The objectives of this assignment are to integrate the rhetorical skills you have been developing thus far in the course, especially with regard to the variety of rhetorical modes available in a digital context. You will also learn how to work as a team researching, designing, and presenting an informative text to the class.

The main goal of the project is to enrich your viewers’ understanding of a controversy by presenting new information about it in a lively, compelling, and well-organized way by asking and addressing compelling “framing questions” that give this issue enduring heft and dimension (we will discuss framing questions in class).

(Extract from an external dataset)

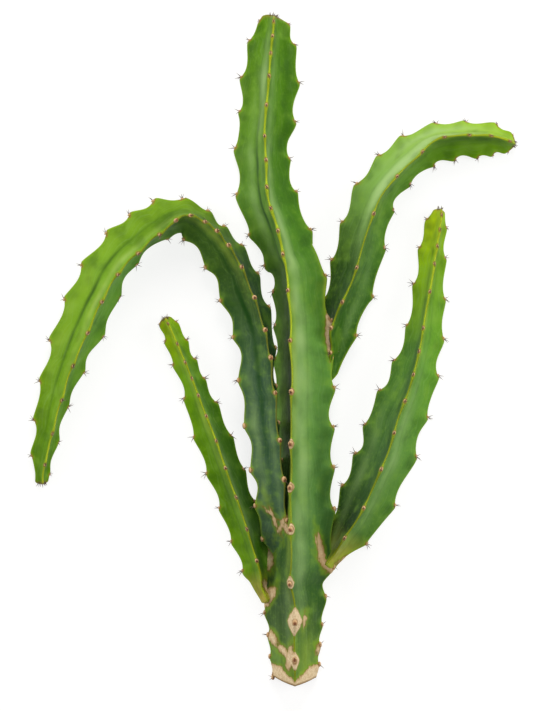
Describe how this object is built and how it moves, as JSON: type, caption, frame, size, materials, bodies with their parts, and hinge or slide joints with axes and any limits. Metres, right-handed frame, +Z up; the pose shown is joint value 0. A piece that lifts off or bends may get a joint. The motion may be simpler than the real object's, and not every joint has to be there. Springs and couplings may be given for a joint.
{
  "type": "dragon fruit cutting",
  "caption": "Cut stem of a climbing three-winged cactus with arching side stems, scalloped edges and short spines, lying on its back.",
  "frame": {"origin": "centre of the bounding box's bottom face, on the surface that the cutting lies on", "axes": "+Y from the cut end towards the tip of the main stem, +Z up from the surface, +X to the right seen from above with the tip away"},
  "size_m": [0.4091, 0.5614, 0.056],
  "materials": {
    "old_stem_skin": "waxy plant skin, deep green",
    "left_arching_skin": "waxy plant skin, green turning lighter at the tip",
    "right_arching_skin": "waxy plant skin, mid green",
    "right_lower_skin": "waxy plant skin, fresh green",
    "young_stem_skin": "waxy plant skin, light yellow-green"
  },
  "bodies": {
    "root": {"main_stem": "old_stem_skin", "left_arching_stem": "left_arching_skin", "right_arching_stem": "right_arching_skin", "right_lower_stem": "right_lower_skin", "left_lower_stem": "young_stem_skin"}
  },
  "joints": []
}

In deciding on your topic, consider an issue where there’s some healthy, engaging public discourse—and where more needs to be said. For example: prenatal genetic screening, Marcellus shale (fracking) debate, Mexican drug cartels, US policy toward Iran, genetically modified foods, the purpose of taxes, whether the US government should fund space research, education as a product, drone surveillance of US citizens, textbook prices.

General Requirements

  • Select an interesting, focused issue.
  • Find a way to distribute the work fairly. Keep in mind that editing/compiling the final product is very time intensive.
  • Consider which aspects of the project would benefit from collaborative effort/feedback, and which would be better completed individually.
  • Cite sources in the video to enhance the message’s ethos/credibility.
  • Maintain a list of content sources used and provide complete bibliographic entries at the end of the video. Be sure to include video and music sources here as well.
  • Cite the source for your images at the end of the video in a separate list. Web links are fine—complete bibliographic entries are not needed. Do use complete citations for videos or content sources, though (again, at the end of the video).

Visuals Guidelines

  • Select visuals to augment your textual components—whether oral or written. The two (visuals and language) should mutually support one another, not work at odds. Get your script written early so you have lots of time to develop good supporting images.
  • Be sure to provide on-screen attribution of video used from other sources (“Source: 60 Minutes” or “Video: Al Jazeera” or “YouTube User: LukeWitmer” or similar).
  • Locate the original source whenever possible.
  • Choose high-quality images, not unclear, blurry, or distant ones. Crop images when necessary. Avoid images with watermarks.
  • Consider creating your own visuals if appropriate (simple charts, models, or animations, for instance).

Grades will be influenced by self and peer evaluation of intellectual, research, technological, and interpersonal contributions.